| THE REQUEST |
Reproduce the first line and every line after it, exactly, through the one containing "return [corner /". Leave out the rest.
Start of DATASET SECTION
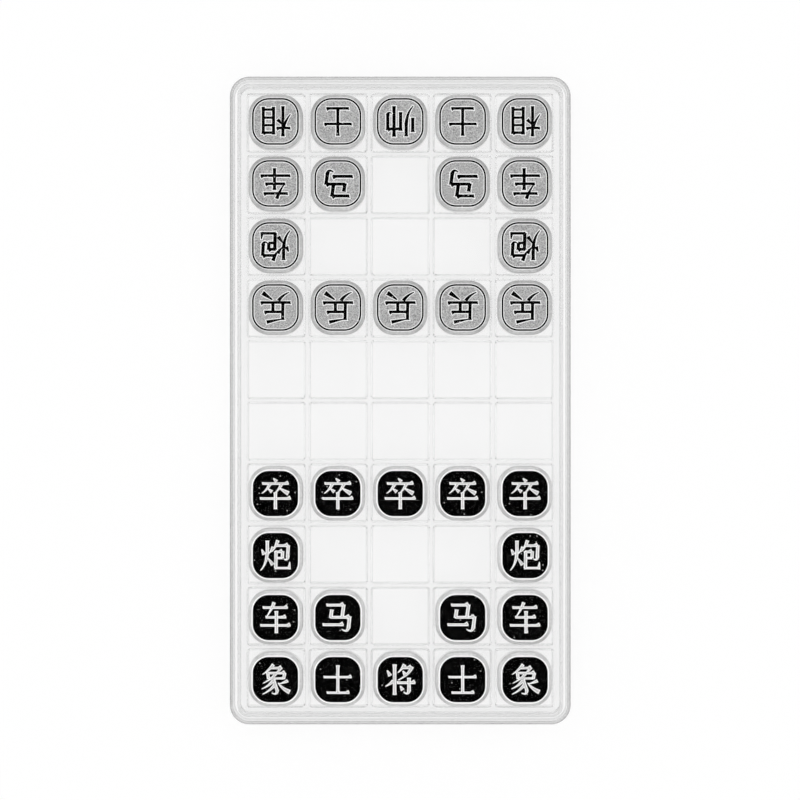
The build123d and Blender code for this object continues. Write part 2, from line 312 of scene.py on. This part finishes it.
# Crystal polystyrene, injection moulded and polished: hard and glassy, its top is nearly invisible
polished = {"ior": 1.55, "tint": "#FFFFFF", "passed": "#FAFAFA", "mirrored": "#FFFFFF", "rough": 0.0,
            "falloff": 2.0, "ripple": 14.0, "rippleDepth": 0.01}
polystyrene = clearPlastic("mouldedPolystyrene", polished)
# The same plastic on the upright walls, drawn from the mould: faintly satin, with its passed and mirrored
# light dimmed as painted shade, so the box's edge is grey
satin = {**polished, "tint": "#FBFBFB", "rough": 0.15, "mirrored": "#E8E8E8"}
drawnWallPaintedShade = clearPlastic("mouldDrawnPolystyrenePaintedShade", satin)
# The same plastic on the rim's inner face, drawn weaker than real: the photograph shows no line there
innerFace = clearPlastic("innerRimPolystyrene", {**polished, "ior": 1.15})
# PET sheet, vacuum formed: thin and nearly invisible, its cells show as faint lines
stretched = {"ior": 1.5, "tint": "#FDFDFD", "passed": "#FAFAFA", "mirrored": "#FFFFFF", "rough": 0.0,
             "falloff": 2.0, "ripple": 6.0, "rippleDepth": 0.02}
petSheet = clearPlastic("formedPetSheet", stretched)
# The same sheet between the pockets and at its two ends, tinted a little greyer there
petRidge = clearPlastic("ridgedPetSheet", {**stretched, "tint": "#FBFBFB"})
petEnd = clearPlastic("endPetSheet", {**stretched, "tint": "#F9F9F9"})
# The same sheet on the pocket walls, drawn down the mould: tinted a little grey as painted shade, so their
# edges show
petWallPaintedShade = clearPlastic("drawnPetSheetPaintedShade", {**stretched, "tint": "#F7F7F7"})


# The lowest and highest corner of one solid of the frame
def boxOf(name):
    return [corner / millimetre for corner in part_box(name)]


lidLow, lidHigh = boxOf("case_lid")
baseHigh = boxOf("case_base")[1]
trayHigh = boxOf("cell_tray")[1]
boxWidth, boxLength = 2 * lidHigh.x, 2 * lidHigh.y
ledgeTop = lidLow.z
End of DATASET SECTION
| FULL SOLUTION |
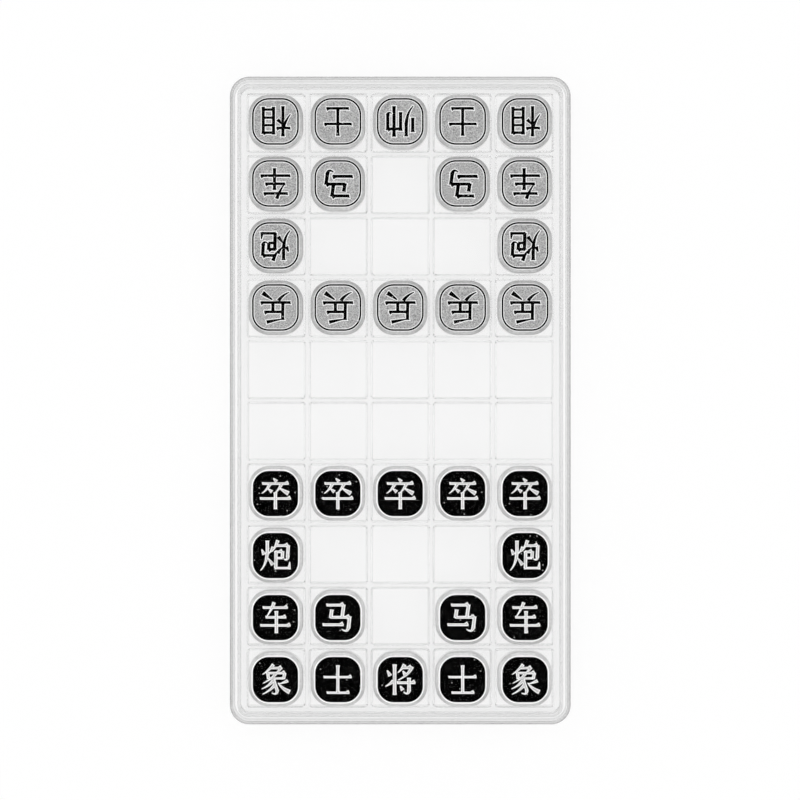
The build123d and Blender code for this object continues. Write part 2, from line 312 of scene.py on. This part finishes it.
# Crystal polystyrene, injection moulded and polished: hard and glassy, its top is nearly invisible
polished = {"ior": 1.55, "tint": "#FFFFFF", "passed": "#FAFAFA", "mirrored": "#FFFFFF", "rough": 0.0,
            "falloff": 2.0, "ripple": 14.0, "rippleDepth": 0.01}
polystyrene = clearPlastic("mouldedPolystyrene", polished)
# The same plastic on the upright walls, drawn from the mould: faintly satin, with its passed and mirrored
# light dimmed as painted shade, so the box's edge is grey
satin = {**polished, "tint": "#FBFBFB", "rough": 0.15, "mirrored": "#E8E8E8"}
drawnWallPaintedShade = clearPlastic("mouldDrawnPolystyrenePaintedShade", satin)
# The same plastic on the rim's inner face, drawn weaker than real: the photograph shows no line there
innerFace = clearPlastic("innerRimPolystyrene", {**polished, "ior": 1.15})
# PET sheet, vacuum formed: thin and nearly invisible, its cells show as faint lines
stretched = {"ior": 1.5, "tint": "#FDFDFD", "passed": "#FAFAFA", "mirrored": "#FFFFFF", "rough": 0.0,
             "falloff": 2.0, "ripple": 6.0, "rippleDepth": 0.02}
petSheet = clearPlastic("formedPetSheet", stretched)
# The same sheet between the pockets and at its two ends, tinted a little greyer there
petRidge = clearPlastic("ridgedPetSheet", {**stretched, "tint": "#FBFBFB"})
petEnd = clearPlastic("endPetSheet", {**stretched, "tint": "#F9F9F9"})
# The same sheet on the pocket walls, drawn down the mould: tinted a little grey as painted shade, so their
# edges show
petWallPaintedShade = clearPlastic("drawnPetSheetPaintedShade", {**stretched, "tint": "#F7F7F7"})


# The lowest and highest corner of one solid of the frame
def boxOf(name):
    return [corner / millimetre for corner in part_box(name)]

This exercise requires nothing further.